II. Author-reader relations:

·  What do you know, or can you infer, about the author’s social relations to her or his readers? To his or her subject matter?

·  What do you know (or do you infer) about the author’s ideas, tastes, values, beliefs? Do they make a difference in how you understand the text?


III. Text as product:

·  What were the general modes of economic production and social organization at the time the text was written? (E.g., was the society chiefly “slave,” “feudal,” “bourgeois,” “capitalist”? Industrial or pre-industrial?)

·  Why was this text produced? What purpose was it meant to serve? To entertain? To document? To protest? And so on.

·  To what genre does the text belong? What are/were the functions of that genre? What conventions of that genre does the text follow, and what conventions does it subvert, undermine, ignore, deviate from? How does the genre affect the meaning of the text?

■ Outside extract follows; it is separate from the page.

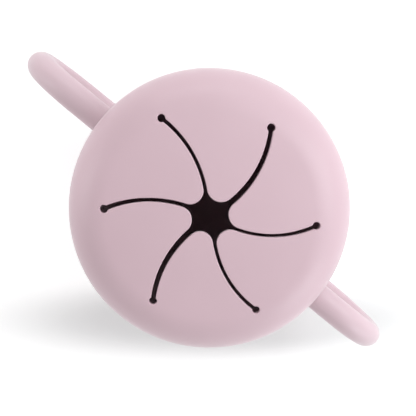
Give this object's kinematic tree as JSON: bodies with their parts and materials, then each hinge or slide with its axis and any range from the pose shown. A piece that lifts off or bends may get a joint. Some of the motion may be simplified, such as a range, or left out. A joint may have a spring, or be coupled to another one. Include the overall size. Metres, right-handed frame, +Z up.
{
  "type": "toddler snack cup",
  "caption": "Soft snack cup with two loop handles and a domed pull-off lid whose curved slits form flaps that let a small hand reach in.",
  "frame": {"origin": "middle of the foot, on the surface that the cup stands on", "axes": "+Z up along the cup's axis, +X through the right handle, +Y at right angles to the handles"},
  "size_m": [0.161, 0.09, 0.0875],
  "materials": {
    "cup_silicone": "matte moulded silicone, dusty pink",
    "lid_silicone": "matte moulded silicone, dusty pink"
  },
  "bodies": {
    "cup": {"cup_body": "cup_silicone", "left_handle": "cup_silicone", "right_handle": "cup_silicone"},
    "lid": {"lid_shell": "lid_silicone"},
    "flap_1": {"flap_1": "lid_silicone"},
    "flap_2": {"flap_2": "lid_silicone"},
    "flap_3": {"flap_3": "lid_silicone"},
    "flap_4": {"flap_4": "lid_silicone"},
    "flap_5": {"flap_5": "lid_silicone"},
    "flap_6": {"flap_6": "lid_silicone"}
  },
  "joints": [
    {"name": "lid_lift", "type": "slide", "parent": "cup", "child": "lid", "axis": [0, 0, 1], "range_m": [0, 0.06]},
    {"name": "flap_1_bend", "type": "hinge", "parent": "lid", "child": "flap_1", "pos_m": [0.0116, 0.02488, 0.08522], "axis": [0.9063, -0.4226, 0], "range_deg": [-30, 70], "stiffness_Nm_per_rad": 0.02},
    {"name": "flap_2_bend", "type": "hinge", "parent": "lid", "child": "flap_2", "pos_m": [-0.01575, 0.02249, 0.08522], "axis": [0.8192, 0.5736, 0], "range_deg": [-30, 70], "stiffness_Nm_per_rad": 0.02},
    {"name": "flap_3_bend", "type": "hinge", "parent": "lid", "child": "flap_3", "pos_m": [-0.02735, -0.00239, 0.08522], "axis": [-0.0872, 0.9962, 0], "range_deg": [-30, 70], "stiffness_Nm_per_rad": 0.02},
    {"name": "flap_4_bend", "type": "hinge", "parent": "lid", "child": "flap_4", "pos_m": [-0.0116, -0.02488, 0.08522], "axis": [-0.9063, 0.4226, 0], "range_deg": [-30, 70], "stiffness_Nm_per_rad": 0.02},
    {"name": "flap_5_bend", "type": "hinge", "parent": "lid", "child": "flap_5", "pos_m": [0.01575, -0.02249, 0.08522], "axis": [-0.8192, -0.5736, 0], "range_deg": [-30, 70], "stiffness_Nm_per_rad": 0.02},
    {"name": "flap_6_bend", "type": "hinge", "parent": "lid", "child": "flap_6", "pos_m": [0.02735, 0.00239, 0.08522], "axis": [0.0872, -0.9962, 0], "range_deg": [-30, 70], "stiffness_Nm_per_rad": 0.02}
  ]
}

IV. Relations to the rest of the world—then and now:

·  What sections of society are represented as central—and what sections are arguably mis- or under- or unrepresented? Why? What do these omissions suggest about the intentions of the producer(s) of this text?

·  Is the society presented contemporary with that of the author, before or after the author’s own time, or from some other imagined time and place entirely?

·  What ideologies would you characterize as dominant in the text? What other ideologies are present? That is, what sorts of values and social structures are presented as “normal” or “natural”? What values and social structures are presented as abnormal, dangerous, regrettable, unjust, ill-conceived? And what values and social structures are repressed or only hinted at in the text?

·  Does the writer express or imply a preference for any particular set of values and/or social structures?

·  What gave the author the “authority” to tell this story?

·  What relevance to your own time and society does the work seem to have?

Adapted from The English Studies Book by Rob Pope (London: Routledge, 1998)

Due: at the start of class on Tuesday, April 16th.